— На схватке начина-а-аем тужиться… Ну, давай! — и так надавила на ногу Улрике, что чуть не разорвала пополам. Эбергард попятился к дверям. Улрике кричала так, словно внутри нее что-то рвалось и лопалось. — Всё! — акушерка цапнула Улрике за руку. — Поднимайся рожать, — подталкивала к ржавому, облупленному приспособлению из досок, колесиков и шестеренок, застеленному салфеткой, — когда успели застелить? — на ногах Улрике уже оказались серые бахилы, ее тяжело вели, тащили, словно шар, как по горячему песку, зажмуренно от боли, вернулась врач: уже начали? — Эбергард выбрался в коридор; тужься, тужься! кричали — умница! Тужься, еще давай!!! Улрике начала кричать взрывами, так, словно ее отгрызали кусками — ногу! руку, — кричала голосом какого-то животного, врач выглянула: не хотите зайти и поддержать голову? — у Эбергарда на глазах проступили слезы — почему? Девочка не может умереть, Улрике не может умереть. Он прошел по коридору дотуда, где над батареей светило окно, где собирались все крики из боксов и перемешивались между собой, только чей-то стон оставался отдельным: «Я не могу! Я не могу-у-у!» — в коридор выступила врач в маске:
— А где папа? Пусть идет смотрит на свою девочку.
Он пошел — не спеши, — и все на него смотрели; девочка — красная, с морщинистыми лапками — лежала на свету лампы и смотрела на Эбергарда, голова, поросшая, как кокосовый орех, фигурная верхняя губа, светлые синеватые глаза, опухшие веки. Гордый вид. Торчат редкие ресницы. Маленькая Улрике.
Обессиленная, окровавленная Улрике смотрела на девочку и вдруг окликнула его:
— Папа! — точно так же, как звала его Сигилд.
Акушерка ловко измерила пеленкой, взвесила, завернула и отдала девочку Эбергарду. Его отвели в детскую, где уже лежали на боках два малыша в прозрачных корытах, он смотрел на девочку, свою вторую дочку. Она раскрывала рот, показывала широкий язык, приподнимала веки и сонно всматривалась: кто ты? А Эбергард держал эту нежную, ощутимую, несомненную тяжесть — щенка, гусеницу, — слепой кусочек ворочался, искал удобств и жил у него на руках: а ведь это я втравил ее в это дело, понял он, в жизнь. Подошла акушерка:
— Красавица. Значит, твой папа очень любит маму, раз ты получилась.

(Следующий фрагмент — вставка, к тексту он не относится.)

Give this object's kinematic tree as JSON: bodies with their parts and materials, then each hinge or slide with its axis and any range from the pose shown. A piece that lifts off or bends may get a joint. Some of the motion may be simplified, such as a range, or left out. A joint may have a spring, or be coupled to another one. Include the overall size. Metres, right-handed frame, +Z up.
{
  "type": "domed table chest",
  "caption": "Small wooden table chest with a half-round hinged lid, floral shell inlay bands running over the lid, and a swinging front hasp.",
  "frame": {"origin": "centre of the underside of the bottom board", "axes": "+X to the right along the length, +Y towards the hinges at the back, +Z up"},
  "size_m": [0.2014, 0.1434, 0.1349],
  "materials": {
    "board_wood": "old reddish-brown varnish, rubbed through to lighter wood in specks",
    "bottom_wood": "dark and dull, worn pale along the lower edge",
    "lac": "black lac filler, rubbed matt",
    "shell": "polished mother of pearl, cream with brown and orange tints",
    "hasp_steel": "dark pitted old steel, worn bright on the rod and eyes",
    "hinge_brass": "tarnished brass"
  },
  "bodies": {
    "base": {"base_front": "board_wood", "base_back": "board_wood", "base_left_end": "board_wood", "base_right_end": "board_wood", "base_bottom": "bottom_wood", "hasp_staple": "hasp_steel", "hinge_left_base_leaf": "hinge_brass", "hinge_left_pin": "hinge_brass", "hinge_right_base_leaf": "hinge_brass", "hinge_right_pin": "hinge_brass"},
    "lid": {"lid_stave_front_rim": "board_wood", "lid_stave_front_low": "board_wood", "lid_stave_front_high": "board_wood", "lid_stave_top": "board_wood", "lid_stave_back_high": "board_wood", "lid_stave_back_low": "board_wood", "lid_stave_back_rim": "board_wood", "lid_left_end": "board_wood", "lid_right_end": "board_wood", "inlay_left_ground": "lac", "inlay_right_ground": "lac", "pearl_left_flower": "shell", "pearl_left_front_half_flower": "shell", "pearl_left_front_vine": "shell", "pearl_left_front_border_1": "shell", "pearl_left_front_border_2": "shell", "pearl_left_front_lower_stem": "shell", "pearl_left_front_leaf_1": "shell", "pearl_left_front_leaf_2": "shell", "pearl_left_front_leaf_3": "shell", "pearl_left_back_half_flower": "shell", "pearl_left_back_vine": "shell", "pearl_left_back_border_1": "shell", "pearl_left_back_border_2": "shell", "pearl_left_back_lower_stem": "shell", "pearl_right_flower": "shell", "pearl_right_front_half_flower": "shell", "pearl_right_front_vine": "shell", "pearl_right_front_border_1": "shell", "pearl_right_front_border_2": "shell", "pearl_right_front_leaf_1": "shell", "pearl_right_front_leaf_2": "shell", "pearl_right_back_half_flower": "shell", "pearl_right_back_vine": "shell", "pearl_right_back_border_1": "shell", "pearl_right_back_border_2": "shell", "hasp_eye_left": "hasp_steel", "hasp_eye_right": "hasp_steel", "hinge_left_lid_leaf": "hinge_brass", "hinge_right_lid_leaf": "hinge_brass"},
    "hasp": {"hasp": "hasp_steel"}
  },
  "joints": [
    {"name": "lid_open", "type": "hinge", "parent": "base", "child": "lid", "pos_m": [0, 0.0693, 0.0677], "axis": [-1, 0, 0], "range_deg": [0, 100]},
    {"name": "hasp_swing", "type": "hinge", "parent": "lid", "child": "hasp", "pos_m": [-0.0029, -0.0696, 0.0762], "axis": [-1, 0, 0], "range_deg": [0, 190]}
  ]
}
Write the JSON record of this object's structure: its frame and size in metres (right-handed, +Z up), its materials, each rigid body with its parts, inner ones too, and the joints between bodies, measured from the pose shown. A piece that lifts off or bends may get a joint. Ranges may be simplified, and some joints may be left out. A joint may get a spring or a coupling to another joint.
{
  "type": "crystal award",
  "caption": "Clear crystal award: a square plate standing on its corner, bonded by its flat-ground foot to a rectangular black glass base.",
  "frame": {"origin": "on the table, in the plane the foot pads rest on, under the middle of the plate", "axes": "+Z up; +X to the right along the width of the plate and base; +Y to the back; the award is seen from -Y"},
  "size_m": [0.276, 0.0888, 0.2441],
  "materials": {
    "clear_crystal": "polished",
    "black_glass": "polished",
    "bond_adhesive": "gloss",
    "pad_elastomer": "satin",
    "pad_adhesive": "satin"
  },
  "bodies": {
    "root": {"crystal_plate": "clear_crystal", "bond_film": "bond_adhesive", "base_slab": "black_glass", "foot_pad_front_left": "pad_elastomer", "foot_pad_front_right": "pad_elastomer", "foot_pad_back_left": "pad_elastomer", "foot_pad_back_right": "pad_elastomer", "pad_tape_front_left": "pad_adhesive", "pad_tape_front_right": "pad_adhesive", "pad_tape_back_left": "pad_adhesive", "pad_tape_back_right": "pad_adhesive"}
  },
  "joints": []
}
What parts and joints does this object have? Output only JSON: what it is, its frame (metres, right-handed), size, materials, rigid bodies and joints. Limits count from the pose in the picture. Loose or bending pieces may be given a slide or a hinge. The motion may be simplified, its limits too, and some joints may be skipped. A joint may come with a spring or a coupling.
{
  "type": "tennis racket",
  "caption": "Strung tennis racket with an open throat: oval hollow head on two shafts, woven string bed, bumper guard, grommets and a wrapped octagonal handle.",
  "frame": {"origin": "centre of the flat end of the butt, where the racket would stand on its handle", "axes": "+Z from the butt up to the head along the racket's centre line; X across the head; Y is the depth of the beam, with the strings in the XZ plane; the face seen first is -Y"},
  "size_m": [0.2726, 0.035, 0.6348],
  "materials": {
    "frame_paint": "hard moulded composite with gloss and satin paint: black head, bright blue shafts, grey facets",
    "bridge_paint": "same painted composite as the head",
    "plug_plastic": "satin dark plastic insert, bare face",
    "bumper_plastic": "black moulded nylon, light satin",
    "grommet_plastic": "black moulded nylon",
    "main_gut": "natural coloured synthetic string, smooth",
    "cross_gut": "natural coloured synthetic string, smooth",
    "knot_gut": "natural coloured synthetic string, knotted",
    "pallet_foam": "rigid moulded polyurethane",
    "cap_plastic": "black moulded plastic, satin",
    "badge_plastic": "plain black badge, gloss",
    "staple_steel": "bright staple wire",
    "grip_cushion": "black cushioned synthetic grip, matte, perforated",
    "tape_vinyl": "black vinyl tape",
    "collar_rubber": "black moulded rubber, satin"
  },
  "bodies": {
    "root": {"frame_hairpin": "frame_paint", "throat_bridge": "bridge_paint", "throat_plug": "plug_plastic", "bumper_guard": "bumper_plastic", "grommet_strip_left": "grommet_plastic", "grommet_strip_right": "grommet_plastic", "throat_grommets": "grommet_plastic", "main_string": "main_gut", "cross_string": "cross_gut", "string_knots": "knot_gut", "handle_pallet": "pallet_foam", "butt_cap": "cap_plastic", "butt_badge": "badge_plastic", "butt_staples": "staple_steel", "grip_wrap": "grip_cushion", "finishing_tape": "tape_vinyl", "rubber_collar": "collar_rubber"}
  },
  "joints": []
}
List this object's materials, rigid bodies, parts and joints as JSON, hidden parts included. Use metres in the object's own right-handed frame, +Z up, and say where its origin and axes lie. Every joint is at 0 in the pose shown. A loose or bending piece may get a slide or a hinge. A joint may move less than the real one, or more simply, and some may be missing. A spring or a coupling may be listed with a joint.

Но все деньги остались в костюме в «узелочной», я потом.
Вышел, позвонил маме, купил красное яблоко, Павел Валентинович кивал «поздравляю», «поздравляю», «дай-то Бог!». Эбергард увидел: на балконе дома через дорогу, в теплом сумраке старушка стоит и курит, глядя на весенние ветки; он подумал: жизнь, живи этим, тем, что оттает земля, — и немного постоял, легким, но скоро всё вспомнил, послал адвокату «еду!»; год не видел бывшую жену — вот и свидимся, про Эрну боялся думать; в Европе и здесь аномальное тепло, прыскал дождик на снег, по автомобильному стеклу ртутно сползали капли, обещали еще холода, но неуверенно, ни разу в эту зиму на коньках, и в прошлую; хотелось купить газету, но это минус тридцать секунд, он разыскивал взглядом красивые лица (если находил, то рассматривал не только лица) студенток, розовощеким, голоногим потоком хлещущих по тротуарам в сторону университета; паспорт — потрогал карман: есть; постояли у светофора и повернули — к суду. Эбергард сидел неподвижно, но понимал, что у него трясутся руки, молчал, но понимал, что у него дрожит голос, — иди; ворвался в суд, в коридоре второго этажа разминулся с незнакомой женщиной в белом свитере, оказавшейся Сигилд; специалисты опеки, почему-то сидевшие в коридоре, перекрасили волосы, его сцапала за руку адвокатша (красивая, неправдиво красивая, признавал он) и затолкала — сюда! — в пустующий зал заседаний, он занял судейский стол, смотрел в зарешеченное окно, стараясь не задеть коленом «тревожную» кнопку.